I saw an example here How make customised dataset for semantic segmentation? of how to do a dataset but I must admit that I still have doubts.
Basically I have PNG image but already labelled with index 0 , 1 , 2, 3 , It’s a costum pallette that I did so techically I should avoid the mapping as in the example or I’m wrong?
self.mapping = {
0: 0,
255: 1
}
def mask_to_class(self, mask):
for k in self.mapping:
mask[mask==k] = self.mapping[k]
return mask
Do you have a snippet of a code that can create the class indices in the shape [batch_size, height, width]
as you said?
Currently I was trying just for one class to apply the mask = torch.from_numpy(mask)
but i’m not sure if it’s ok.
def transforms(self, image, mask):
#img = img.resize((wsize, baseheight), PIL.Image.ANTIALIAS)
image = image.resize((64, 64), PIL.Image.NEAREST)
mask = mask.resize((64, 64), PIL.Image.NEAREST)
mask = np.array(mask)
image = TF.to_tensor(image)
mask = torch.from_numpy(mask)
return [image, mask]
Now the mask is actually between zero and one as it should be (the problem for more
indices I still need to solve it of course) but once I try to train I get this:
ValueError: Target size (torch.Size([1, 64, 64])) must be the same as input size (torch.Size([1, 1, 64, 64]))

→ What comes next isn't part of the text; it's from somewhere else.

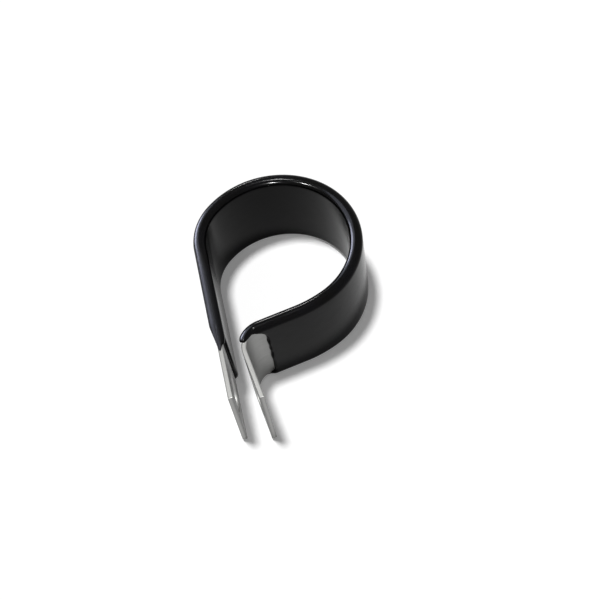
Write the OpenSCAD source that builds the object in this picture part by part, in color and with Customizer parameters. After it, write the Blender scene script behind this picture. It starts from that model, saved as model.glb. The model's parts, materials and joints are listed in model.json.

I tried to add in the calculation of the loss: target_ = torch.empty(batch_size, 1,64,64) target = target_.to(device)
def calc_loss(pred, target, metrics, bce_weight=0.5):
target_ = torch.empty(batch_size, 1,64,64)
target = target_.to(device)
bce = F.binary_cross_entropy_with_logits(pred, target)
pred = F.sigmoid(pred)
dice = dice_loss(pred, target)
This does not crash but I have Nan as output in the loss. So yes I guess i’m quite confused and trying to read as much but cannot figure out a lot at the moment so whatever help would be great thanks again!